**Brief**
Exactly reproduce each line of the listing that follows.

======

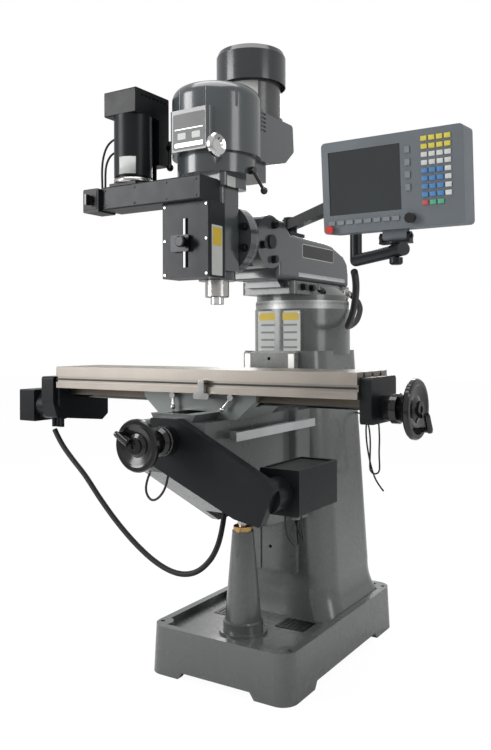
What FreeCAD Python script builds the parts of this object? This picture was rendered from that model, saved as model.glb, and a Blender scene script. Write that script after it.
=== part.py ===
import FreeCAD, Part
import math
import os

os.makedirs("parts", exist_ok=True)

# Knee-type vertical turret milling machine with a powered quill, two powered table axes
# and a control panel.
# Millimetres. The origin is on the floor, midway between the four anchor holes of the base.
# +X is the operator's right, +Y runs from the operator to the column, +Z is up.

V = FreeCAD.Vector
X = V(1, 0, 0)
Y = V(0, 1, 0)
Z = V(0, 0, 1)

# clearances
SLIDE_GAP = 0.3          # between flat ways
SHAFT_GAP = 0.05         # radial, between a shaft and its bore

# base casting
BASE_W = 609.0
BASE_D = 931.0
BASE_H = 176.0
BASE_DRAFT = 6.6
BASE_CORNER_R = 60.0
BASE_RIM = 36.0
TRAY_DEPTH = 26.0
ANCHOR_X = 276.0         # half spacing of the anchor holes
ANCHOR_Y = 408.0
ANCHOR_R = 9.0
FOOT_RELIEF_H = 25.0
FOOT_RELIEF_W = 330.0
FOOT_RELIEF_D = 560.0

# column
COLUMN_FRONT_Y = -30.0
COLUMN_BACK_Y = 430.0
COLUMN_HALF_W = 235.0
COLUMN_TOP_HALF_W = 186.0
COLUMN_TOP_BACK_Y = 390.0
COLUMN_BODY_TOP_Z = 1190.0
COLUMN_TOP_Z = 1366.0
COLUMN_CORNER_R = 90.0
COLUMN_FLARE = 62.0
COLUMN_WALL = 22.0
BASE_WALL = 30.0
BASE_DECK = 20.0
NECK_R = 202.0
WAY_W = 236.0
WAY_FRONT_Y = -80.0
WAY_BOTTOM_Z = 330.0
WAY_BOLT_Z = (1165.0, 420.0)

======

**Expected answer**
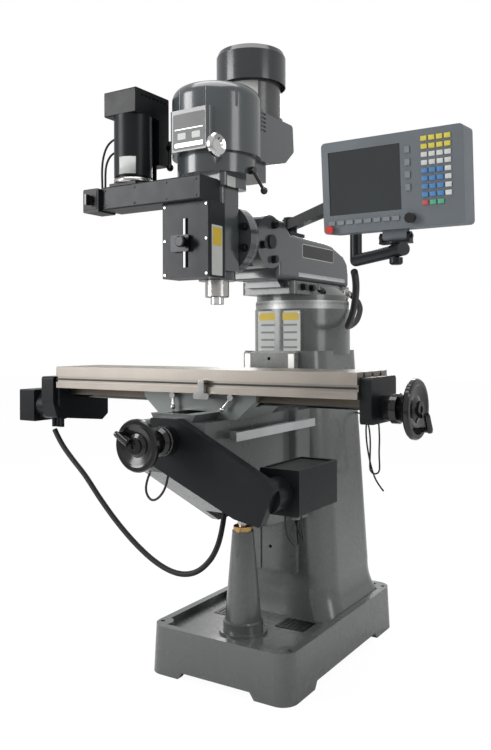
What FreeCAD Python script builds the parts of this object? This picture was rendered from that model, saved as model.glb, and a Blender scene script. Write that script after it.
=== part.py ===
import FreeCAD, Part
import math
import os

os.makedirs("parts", exist_ok=True)

# Knee-type vertical turret milling machine with a powered quill, two powered table axes
# and a control panel.
# Millimetres. The origin is on the floor, midway between the four anchor holes of the base.
# +X is the operator's right, +Y runs from the operator to the column, +Z is up.

V = FreeCAD.Vector
X = V(1, 0, 0)
Y = V(0, 1, 0)
Z = V(0, 0, 1)

# clearances
SLIDE_GAP = 0.3          # between flat ways
SHAFT_GAP = 0.05         # radial, between a shaft and its bore

# base casting
BASE_W = 609.0
BASE_D = 931.0
BASE_H = 176.0
BASE_DRAFT = 6.6
BASE_CORNER_R = 60.0
BASE_RIM = 36.0
TRAY_DEPTH = 26.0
ANCHOR_X = 276.0         # half spacing of the anchor holes
ANCHOR_Y = 408.0
ANCHOR_R = 9.0
FOOT_RELIEF_H = 25.0
FOOT_RELIEF_W = 330.0
FOOT_RELIEF_D = 560.0

# column
COLUMN_FRONT_Y = -30.0
COLUMN_BACK_Y = 430.0
COLUMN_HALF_W = 235.0
COLUMN_TOP_HALF_W = 186.0
COLUMN_TOP_BACK_Y = 390.0
COLUMN_BODY_TOP_Z = 1190.0
COLUMN_TOP_Z = 1366.0
COLUMN_CORNER_R = 90.0
COLUMN_FLARE = 62.0
COLUMN_WALL = 22.0
BASE_WALL = 30.0
BASE_DECK = 20.0
NECK_R = 202.0
WAY_W = 236.0
WAY_FRONT_Y = -80.0
WAY_BOTTOM_Z = 330.0
WAY_BOLT_Z = (1165.0, 420.0)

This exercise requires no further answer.